ミクシィ社の2016年からの自己資本比率推移を確認すると73.6%から始まり2022年では84%とかなり高い自己資本比率となっています。

自己資本比率
2016 2017 2018 2019 2020 2021 2022
73.6% 84.9% 88.4% 92.5% 88.8% 83.2% 84%

そして高い自己資本比率を裏付けるように有利子負債比率が低い財務内容となっています。2016年からの推移を見ると5%以下で推移しており借金の少ない企業です。

有利子負債比率
2016 2017 2018 2019 2020 2021 2022
0.38% 2.01% 4.74% 4.44%

ミクシィ社は健全な財務基盤が強みで、高い自己資本比率に低い有利子負債比率によりキャッシュリッチな会社であるといえます。直近の倒産リスクはかなり低くこれは投資する上で大きな強みになります。

高い配当利回り

2015年からの配当利回りを見ると2016年17年の配当金の金額が147円と1番高かったですがその頃は株価も上昇していたので利回りとしては3%前後となっています。直近では配当金110円で利回りは4%前後です。

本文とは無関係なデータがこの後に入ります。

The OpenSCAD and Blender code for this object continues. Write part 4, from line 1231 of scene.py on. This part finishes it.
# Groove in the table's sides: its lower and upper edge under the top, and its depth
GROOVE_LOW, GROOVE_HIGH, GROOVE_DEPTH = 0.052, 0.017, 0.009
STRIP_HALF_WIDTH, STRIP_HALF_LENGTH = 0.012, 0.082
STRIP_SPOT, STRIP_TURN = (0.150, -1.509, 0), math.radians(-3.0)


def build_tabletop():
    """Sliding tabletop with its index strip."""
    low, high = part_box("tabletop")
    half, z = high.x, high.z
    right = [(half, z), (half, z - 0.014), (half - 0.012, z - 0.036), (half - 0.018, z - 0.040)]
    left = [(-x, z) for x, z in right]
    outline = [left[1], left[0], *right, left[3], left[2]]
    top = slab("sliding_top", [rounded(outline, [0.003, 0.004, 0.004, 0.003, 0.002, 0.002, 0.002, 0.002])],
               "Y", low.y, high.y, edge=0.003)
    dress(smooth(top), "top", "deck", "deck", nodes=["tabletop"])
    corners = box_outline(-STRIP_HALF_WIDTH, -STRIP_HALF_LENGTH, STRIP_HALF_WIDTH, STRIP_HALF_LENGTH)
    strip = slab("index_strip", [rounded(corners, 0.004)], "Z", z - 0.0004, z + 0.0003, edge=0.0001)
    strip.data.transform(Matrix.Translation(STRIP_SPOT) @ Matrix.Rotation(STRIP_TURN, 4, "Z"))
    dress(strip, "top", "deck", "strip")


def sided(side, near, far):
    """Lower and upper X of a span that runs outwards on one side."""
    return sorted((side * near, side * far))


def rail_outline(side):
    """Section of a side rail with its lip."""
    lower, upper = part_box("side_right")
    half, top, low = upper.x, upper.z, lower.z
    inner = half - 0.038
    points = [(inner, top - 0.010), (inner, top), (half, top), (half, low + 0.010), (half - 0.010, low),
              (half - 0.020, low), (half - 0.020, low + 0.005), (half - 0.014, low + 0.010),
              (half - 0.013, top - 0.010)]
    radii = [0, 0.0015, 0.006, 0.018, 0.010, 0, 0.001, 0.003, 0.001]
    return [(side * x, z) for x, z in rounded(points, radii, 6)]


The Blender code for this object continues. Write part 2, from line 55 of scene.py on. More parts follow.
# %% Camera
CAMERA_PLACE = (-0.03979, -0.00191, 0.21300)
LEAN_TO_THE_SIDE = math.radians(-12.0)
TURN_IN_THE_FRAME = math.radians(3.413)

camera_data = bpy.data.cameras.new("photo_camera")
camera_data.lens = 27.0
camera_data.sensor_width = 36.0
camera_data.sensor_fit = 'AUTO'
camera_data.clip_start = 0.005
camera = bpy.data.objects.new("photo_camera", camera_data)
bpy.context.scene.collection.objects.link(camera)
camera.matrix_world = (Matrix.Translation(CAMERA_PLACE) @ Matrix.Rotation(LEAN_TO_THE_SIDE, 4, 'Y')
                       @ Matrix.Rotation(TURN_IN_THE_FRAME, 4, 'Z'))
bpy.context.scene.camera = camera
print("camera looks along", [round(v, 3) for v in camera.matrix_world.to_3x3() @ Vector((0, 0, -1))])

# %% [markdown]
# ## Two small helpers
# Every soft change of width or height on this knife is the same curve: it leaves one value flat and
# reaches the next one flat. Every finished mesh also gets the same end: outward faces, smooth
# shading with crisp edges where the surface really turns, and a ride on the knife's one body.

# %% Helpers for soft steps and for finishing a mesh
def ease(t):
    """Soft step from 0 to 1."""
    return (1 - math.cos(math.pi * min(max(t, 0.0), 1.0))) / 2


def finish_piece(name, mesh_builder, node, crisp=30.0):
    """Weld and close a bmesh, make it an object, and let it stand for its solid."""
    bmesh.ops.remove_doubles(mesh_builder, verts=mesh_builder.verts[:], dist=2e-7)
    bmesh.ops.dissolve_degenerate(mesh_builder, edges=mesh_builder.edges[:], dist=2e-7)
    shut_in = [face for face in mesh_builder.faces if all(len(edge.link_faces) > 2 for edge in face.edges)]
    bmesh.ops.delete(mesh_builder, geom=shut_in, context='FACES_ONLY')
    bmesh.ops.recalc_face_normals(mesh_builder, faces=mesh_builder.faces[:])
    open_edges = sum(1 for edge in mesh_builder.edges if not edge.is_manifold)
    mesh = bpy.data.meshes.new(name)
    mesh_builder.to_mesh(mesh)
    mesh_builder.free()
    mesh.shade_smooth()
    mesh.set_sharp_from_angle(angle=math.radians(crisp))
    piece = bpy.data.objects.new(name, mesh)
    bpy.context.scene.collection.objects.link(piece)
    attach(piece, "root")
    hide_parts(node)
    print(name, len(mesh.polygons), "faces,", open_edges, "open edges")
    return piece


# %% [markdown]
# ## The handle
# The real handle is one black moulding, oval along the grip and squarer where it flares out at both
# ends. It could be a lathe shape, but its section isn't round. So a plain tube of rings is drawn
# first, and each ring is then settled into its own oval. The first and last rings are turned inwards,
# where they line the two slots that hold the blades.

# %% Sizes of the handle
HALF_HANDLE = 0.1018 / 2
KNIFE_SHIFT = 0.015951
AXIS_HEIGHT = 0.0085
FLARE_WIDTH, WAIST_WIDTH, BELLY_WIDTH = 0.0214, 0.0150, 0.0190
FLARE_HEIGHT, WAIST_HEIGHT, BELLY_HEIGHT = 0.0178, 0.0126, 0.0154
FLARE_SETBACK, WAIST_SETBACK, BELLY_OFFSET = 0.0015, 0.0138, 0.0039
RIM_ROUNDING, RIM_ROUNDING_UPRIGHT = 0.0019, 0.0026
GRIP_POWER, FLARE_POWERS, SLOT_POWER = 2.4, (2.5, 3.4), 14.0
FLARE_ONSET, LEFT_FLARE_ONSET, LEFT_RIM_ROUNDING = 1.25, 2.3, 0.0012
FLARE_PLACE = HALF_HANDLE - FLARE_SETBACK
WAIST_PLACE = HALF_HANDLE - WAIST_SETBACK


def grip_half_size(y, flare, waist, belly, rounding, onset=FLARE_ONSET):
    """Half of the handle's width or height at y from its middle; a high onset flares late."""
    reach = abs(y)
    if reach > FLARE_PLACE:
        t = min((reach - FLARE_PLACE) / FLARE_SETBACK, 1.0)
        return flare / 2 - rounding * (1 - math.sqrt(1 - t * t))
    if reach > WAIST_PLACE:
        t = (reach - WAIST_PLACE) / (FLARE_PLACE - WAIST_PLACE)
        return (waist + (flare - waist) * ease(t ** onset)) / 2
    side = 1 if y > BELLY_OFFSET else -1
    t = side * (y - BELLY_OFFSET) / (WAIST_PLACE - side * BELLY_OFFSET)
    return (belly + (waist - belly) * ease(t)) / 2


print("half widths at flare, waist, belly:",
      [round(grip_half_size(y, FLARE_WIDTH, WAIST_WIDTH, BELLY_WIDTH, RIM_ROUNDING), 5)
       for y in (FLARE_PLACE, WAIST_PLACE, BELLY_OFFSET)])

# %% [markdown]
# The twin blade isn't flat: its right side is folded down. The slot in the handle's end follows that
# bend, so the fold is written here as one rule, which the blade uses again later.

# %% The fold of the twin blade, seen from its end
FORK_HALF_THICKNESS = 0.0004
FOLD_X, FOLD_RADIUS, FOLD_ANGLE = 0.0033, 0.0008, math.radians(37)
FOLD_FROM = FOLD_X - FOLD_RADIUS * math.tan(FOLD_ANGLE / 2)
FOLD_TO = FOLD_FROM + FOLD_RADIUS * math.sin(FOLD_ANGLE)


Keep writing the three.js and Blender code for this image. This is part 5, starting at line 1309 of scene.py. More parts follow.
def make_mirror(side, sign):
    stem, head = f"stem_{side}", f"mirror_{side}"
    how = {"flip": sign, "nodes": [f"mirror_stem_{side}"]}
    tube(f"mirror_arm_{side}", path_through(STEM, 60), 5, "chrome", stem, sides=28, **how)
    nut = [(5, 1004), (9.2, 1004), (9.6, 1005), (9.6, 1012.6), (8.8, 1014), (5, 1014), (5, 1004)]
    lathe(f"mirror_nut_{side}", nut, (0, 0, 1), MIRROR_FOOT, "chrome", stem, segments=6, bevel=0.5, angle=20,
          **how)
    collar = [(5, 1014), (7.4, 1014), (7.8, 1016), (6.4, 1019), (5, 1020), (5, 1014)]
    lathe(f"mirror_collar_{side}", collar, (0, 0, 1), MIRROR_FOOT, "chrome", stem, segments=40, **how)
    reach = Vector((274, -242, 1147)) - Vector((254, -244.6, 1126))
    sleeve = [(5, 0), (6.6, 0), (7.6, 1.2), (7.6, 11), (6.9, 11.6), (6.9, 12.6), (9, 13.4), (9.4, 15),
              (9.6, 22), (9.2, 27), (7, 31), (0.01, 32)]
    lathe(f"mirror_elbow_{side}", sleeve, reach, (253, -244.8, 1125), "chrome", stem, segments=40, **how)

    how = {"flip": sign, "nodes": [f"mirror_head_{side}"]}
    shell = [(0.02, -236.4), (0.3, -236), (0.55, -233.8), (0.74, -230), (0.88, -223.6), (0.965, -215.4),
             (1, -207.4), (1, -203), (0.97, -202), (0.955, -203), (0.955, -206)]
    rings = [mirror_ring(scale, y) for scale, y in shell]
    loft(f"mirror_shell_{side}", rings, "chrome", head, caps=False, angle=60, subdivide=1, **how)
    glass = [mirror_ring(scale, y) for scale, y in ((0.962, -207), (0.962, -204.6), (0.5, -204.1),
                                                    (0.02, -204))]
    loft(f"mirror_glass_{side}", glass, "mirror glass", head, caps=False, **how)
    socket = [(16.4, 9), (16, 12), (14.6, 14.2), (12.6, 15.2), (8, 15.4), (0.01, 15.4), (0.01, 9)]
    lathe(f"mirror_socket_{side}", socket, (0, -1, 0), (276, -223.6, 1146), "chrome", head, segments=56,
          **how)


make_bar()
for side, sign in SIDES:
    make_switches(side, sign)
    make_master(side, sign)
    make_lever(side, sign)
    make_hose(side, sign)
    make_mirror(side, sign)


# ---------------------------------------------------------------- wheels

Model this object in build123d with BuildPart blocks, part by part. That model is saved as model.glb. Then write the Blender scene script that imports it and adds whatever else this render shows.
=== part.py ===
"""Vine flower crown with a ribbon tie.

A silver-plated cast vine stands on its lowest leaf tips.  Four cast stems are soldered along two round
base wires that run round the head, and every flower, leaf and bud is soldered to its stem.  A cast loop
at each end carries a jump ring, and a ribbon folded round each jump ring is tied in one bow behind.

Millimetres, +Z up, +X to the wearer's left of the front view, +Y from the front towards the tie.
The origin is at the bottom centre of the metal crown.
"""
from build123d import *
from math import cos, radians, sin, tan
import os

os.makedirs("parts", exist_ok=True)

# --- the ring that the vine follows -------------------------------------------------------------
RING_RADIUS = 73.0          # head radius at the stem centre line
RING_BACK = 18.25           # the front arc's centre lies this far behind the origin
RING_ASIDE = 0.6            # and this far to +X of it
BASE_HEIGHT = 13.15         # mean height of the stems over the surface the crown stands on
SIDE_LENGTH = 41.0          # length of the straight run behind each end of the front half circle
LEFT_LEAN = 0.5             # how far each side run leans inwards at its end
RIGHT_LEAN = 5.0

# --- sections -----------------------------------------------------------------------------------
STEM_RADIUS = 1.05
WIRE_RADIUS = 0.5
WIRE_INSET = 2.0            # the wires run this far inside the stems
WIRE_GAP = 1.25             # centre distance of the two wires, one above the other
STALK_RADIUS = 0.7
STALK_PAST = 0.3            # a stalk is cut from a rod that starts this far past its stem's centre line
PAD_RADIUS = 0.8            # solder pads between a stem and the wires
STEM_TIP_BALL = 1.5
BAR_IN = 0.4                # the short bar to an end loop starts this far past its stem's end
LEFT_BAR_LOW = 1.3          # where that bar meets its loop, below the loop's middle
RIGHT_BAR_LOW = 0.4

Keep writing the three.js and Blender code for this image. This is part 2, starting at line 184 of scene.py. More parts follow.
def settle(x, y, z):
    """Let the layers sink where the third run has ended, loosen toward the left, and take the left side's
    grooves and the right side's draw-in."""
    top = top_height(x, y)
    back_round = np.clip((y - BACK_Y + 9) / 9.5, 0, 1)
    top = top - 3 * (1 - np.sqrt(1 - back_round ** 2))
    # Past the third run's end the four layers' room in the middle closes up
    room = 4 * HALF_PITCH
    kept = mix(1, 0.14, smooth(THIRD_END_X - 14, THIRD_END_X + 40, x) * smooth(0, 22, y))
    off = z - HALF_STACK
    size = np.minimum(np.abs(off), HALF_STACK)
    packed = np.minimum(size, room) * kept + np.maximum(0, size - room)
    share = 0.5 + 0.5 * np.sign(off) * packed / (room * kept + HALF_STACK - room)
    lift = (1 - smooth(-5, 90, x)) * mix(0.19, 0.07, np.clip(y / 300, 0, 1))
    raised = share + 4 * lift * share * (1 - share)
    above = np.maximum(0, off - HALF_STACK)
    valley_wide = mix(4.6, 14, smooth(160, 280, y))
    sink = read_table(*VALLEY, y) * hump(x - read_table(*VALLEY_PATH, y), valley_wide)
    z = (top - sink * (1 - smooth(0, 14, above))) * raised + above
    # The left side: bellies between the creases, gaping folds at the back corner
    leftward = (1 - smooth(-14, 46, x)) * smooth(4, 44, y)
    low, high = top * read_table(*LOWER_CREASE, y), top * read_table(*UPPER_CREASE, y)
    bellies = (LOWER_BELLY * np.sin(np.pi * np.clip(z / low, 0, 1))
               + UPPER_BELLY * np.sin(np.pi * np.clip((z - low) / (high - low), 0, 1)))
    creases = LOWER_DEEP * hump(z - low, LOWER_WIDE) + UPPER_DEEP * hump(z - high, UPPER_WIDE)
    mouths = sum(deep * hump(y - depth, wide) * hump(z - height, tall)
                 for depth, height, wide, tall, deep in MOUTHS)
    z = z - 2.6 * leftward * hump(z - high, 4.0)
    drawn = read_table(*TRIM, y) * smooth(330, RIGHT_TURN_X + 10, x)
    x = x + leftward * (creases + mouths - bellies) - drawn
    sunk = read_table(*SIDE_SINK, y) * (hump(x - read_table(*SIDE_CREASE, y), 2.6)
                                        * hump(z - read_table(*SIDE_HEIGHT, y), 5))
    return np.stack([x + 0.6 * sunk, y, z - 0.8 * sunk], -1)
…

ただし高い配当利回りは株価によるモノもあるので手放しで喜べない点もあります。これについてはMIXI社の弱みの点で触れていきます。

ミクシィの弱み

ミクシィ社の弱みは事業の将来性にあります。

将来性

ミクシィの強みの説明では配当利回りが高いことを強みとしてあげましたがそれは株価が低迷していることの裏返しでもあります。

株価が低迷している理由としては

  • モンストに続くヒット作がないこと
  • エンタメ事業以外は稼げる事業に育っていないこと

が考えられそれを象徴するように2016年をピークに純利益は大幅に下降しています。

配当性向は2016年から徐々に高くなってきており、ここ数年の決算では配当性向が70%超えることも珍しくない状態となっています。

配当性向
2016 2017 2018 2019 2020 2021 2022
20% 20.1% 22.7% 34.3% 77% 52.8% 78.7%

 

キャッシュリッチな企業ですので利益の7割を配当に回しても新事業への投資は問題ないですが、稼げる事業になるのかわからないというのが1番の弱みで、株主からも新事業成功への期待が薄いまたは稼げる事業になるのかわからないとみられている可能性が高いです。

MIXI決算説明会資料より抜粋

そのあたりはMIXI社も感じているようで、2022年は種まき期間で2024年には収益の最大化を目指すと2022年の決算説明会で説明しています。

今後の方針

各事業の今後の方針について簡単に確認すると

スポーツ事業
  • 競輪のオンライン車券販売サイトのリニューアル
  • 千葉ジェッツ、FC東京などのスポーツコンテンツの提供と、コンテンツを楽しむプラットフォームを併せ持つことで、シナジーを生み出し事業拡大を目指す。
  • 「DAZN Jリーグモーメンツ」の更なるコンテンツの追加
ライフスタイル事業
  • みまもりGPSやコールドクターの追加により、「家族」の安心・安全を支えるサービスにブランドを拡張していく。
  • 『家族アルバム みてね』を中心に事業提携を行い経済圏の拡大を狙う。
デジタルエンターテインメント事業
  • モンストIPを活用した新規タイトル「モンストシリーズ」の開発
  • イベントやマーチャンダイジング、動画等のメディアミックス展開によって、それぞれのユーザーが回遊する経済圏を構築し拡大を図る。

ミクシィのまとめ

ミクシィはキャッシュリッチな企業で倒産リスクは低い企業です。高い配当利回りではあるものの、それは株価低下によるものです。

業績は下降傾向でモンスターストライクに次ぐ収益の柱が早急に求められます。

事業の多角化を進めるためにスポーツ事業を立ち上げるなどの将来に向けた施策を打っているものの、そのパンチ力は弱く収益の目処がたつのは2024年を目標としているのでここ数年は厳しい状況が続くと考えられます

とはいえゲームアプリは一発ヒット作が出ると収益が大幅に改善されるのでゲームアプリの新たなヒットが出る事に期待するか、新事業の芽が出て収益が改善する事に期待したいですね。